Space Pictures This Week: Supernova Stripes, Trojan Moon

Lights Out

Image courtesy DMSP/USAF/NOAA
A false-color satellite picture illustrates power outages in Japan following the devastating March 11 earthquake and tsunami. (See 20 unforgettable pictures from the Japan disaster.)
Scientists compared data from the U.S. Air Force Defense Meteorological Satellite Program collected in 2010 with data from the day of the disaster.
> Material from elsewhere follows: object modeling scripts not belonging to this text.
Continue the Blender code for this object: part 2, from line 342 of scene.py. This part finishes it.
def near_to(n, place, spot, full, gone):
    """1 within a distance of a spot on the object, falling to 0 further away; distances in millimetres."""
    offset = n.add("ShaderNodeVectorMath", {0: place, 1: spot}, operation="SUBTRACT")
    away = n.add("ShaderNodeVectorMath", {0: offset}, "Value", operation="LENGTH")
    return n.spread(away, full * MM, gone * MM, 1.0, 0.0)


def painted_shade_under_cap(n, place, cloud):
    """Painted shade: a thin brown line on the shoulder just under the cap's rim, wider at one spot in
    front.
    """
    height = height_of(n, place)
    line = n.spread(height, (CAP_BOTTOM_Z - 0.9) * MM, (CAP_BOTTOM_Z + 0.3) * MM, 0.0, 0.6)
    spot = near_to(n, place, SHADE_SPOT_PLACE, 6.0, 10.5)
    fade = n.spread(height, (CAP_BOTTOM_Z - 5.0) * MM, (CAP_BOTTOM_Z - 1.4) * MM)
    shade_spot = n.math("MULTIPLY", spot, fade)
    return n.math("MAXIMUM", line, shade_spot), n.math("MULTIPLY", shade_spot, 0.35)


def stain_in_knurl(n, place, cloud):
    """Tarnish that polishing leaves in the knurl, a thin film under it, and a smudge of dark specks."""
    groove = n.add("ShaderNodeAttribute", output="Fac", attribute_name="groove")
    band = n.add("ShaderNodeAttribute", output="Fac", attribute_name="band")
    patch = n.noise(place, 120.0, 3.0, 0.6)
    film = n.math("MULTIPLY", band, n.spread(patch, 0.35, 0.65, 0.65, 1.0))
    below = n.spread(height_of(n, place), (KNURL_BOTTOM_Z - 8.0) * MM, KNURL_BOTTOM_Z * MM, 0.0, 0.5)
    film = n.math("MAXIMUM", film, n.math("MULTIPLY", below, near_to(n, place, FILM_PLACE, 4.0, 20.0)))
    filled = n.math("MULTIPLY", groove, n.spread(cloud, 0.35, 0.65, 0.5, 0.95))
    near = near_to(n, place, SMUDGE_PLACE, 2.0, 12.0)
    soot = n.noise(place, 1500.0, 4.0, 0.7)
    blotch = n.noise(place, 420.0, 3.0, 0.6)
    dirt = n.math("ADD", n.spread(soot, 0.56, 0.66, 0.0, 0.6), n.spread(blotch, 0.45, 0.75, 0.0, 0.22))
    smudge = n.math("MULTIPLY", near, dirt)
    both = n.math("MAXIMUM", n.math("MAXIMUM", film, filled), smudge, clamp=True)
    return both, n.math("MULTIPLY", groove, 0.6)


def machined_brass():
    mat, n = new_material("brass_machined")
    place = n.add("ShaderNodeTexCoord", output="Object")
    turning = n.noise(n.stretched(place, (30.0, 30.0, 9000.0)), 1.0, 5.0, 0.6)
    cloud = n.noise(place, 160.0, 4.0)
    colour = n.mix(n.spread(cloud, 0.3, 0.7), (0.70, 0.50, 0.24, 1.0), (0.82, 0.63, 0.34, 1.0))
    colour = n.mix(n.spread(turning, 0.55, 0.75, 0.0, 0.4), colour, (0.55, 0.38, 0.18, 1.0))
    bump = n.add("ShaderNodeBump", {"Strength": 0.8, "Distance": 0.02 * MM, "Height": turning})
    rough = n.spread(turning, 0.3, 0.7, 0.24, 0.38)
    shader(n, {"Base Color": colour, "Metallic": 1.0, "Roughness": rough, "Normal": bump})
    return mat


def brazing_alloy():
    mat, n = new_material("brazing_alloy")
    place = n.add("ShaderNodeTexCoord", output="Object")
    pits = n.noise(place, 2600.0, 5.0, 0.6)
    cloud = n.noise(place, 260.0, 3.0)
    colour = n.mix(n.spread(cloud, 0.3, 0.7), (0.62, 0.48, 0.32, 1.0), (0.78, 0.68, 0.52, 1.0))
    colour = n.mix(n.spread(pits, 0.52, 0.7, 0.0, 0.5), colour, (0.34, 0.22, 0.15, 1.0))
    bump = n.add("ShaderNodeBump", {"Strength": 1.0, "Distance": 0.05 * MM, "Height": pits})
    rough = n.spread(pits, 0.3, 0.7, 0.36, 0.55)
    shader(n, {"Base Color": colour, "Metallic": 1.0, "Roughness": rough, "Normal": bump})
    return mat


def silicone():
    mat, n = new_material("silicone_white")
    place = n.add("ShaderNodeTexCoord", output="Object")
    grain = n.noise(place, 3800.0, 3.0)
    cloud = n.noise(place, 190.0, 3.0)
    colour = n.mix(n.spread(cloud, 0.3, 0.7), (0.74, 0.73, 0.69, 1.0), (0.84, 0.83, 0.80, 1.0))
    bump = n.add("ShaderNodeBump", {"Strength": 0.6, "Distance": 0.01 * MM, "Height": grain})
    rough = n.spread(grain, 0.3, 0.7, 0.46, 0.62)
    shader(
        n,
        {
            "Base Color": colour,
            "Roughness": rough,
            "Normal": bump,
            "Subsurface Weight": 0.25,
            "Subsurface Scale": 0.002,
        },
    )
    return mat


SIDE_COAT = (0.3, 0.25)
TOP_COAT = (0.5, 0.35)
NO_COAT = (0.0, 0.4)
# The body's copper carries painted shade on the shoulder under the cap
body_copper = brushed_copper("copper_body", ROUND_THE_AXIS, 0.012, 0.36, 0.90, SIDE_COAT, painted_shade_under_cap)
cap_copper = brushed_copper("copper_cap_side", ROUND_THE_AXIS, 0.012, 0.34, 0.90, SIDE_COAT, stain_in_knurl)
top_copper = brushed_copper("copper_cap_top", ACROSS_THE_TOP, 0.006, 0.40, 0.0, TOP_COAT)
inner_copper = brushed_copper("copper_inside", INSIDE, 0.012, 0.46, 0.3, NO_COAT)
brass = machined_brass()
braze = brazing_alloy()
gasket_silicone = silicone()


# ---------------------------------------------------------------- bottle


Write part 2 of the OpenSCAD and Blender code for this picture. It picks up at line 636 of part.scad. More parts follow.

Yellow regions show where lights are on, while red blotches reveal where lights that had been on in 2010 have gone dark.
The loss of light is concentrated in a band stretching from the northern suburbs of Tokyo to regions north of the port city of Sendai, closest to the quake's epicenter.
Satellite picture showing power outages in Japan

Striped Pom-Pom

Image courtesy CXC/NASA
Perhaps in a nod to March Madness, astronomers using NASA's Chandra X-ray Observatory have released a new picture of the celestial "pom pom" known as the Tycho supernova remnant.
The puffy cloud of debris is all that's left of a massive star that exploded some 13,000 light-years away. Light from the powerful blast reached Earth in 1572, making the object briefly visible to the naked eye even during the day.
The new composite picture shows low-energy x-rays in red and high-energy x-rays in blue. It also reveals for the first time bright x-ray stripes—seen in white along the right edge of the remnant—supporting theories that supernovas are sources of high-speed particles known as cosmic rays.
Picture of the Tycho supernova remnant

"Downtown" Milky Way

Image courtesy Caltech/NASA
There's a party in our galaxy's "city center," and thousands of stars have gathered to light up the scene.
In visible light this region of the Milky Way is so bright that it's almost impossible to see what's happening. But new infrared pictures from NASA's Spitzer Space Telescope—such as the one above released March 18—can reveal the raucous activity.
In the new shot, tendrils of warm gas (yellow-red) and carbon-rich dust (green) drape across the galactic center, where bright white star clusters are orbiting an unseen supermassive black hole.
Infrared picture of the center of the Milky Way galaxy

Hello, Helene

Image courtesy NASA
Saturn's tiny moon Helene hangs like a monochrome flower against the inky black of space in a newly released picture from NASA's Cassini orbiter.
A mere 21 miles (33 kilometers) wide, Helene shares its orbit with the moon Dione, which trails behind at a fairly constant clip. This unusual grouping means that Helene and Dione are among the handful of so-called Trojan moons found only around Saturn.
Picture of Saturn's moon Helene

Ring of Fire

Image courtesy SDO/NASA
A well-rounded loop of plasma erupted from the sun on March 19, and NASA's Solar Dynamics Observatory spacecraft was there to capture the action.
Known as a prominence, the cloud of charged gas had been tethered to the sun by magnetic forces, but it eventually became unstable and broke free, twisting away into space.
Picture of a nearly circular prominence erupting from the sun

Sooty Starbirth

Image courtesy WISE/NASA
The hot, bright star CY Camelopardalis seems to glow red due to an enveloping cloud of metallic dust grains in a new picture from NASA's Wide-field Infrared Survey Explorer, or WISE, space telescope.
Strong ultraviolet radiation from the star is carving out a shell of dust made mostly of polycyclic aromatic hydrocarbons (green), similar to soot on Earth. Clusters of reddish objects inside the warm blanket of carbon-rich dust show where new stars are being born.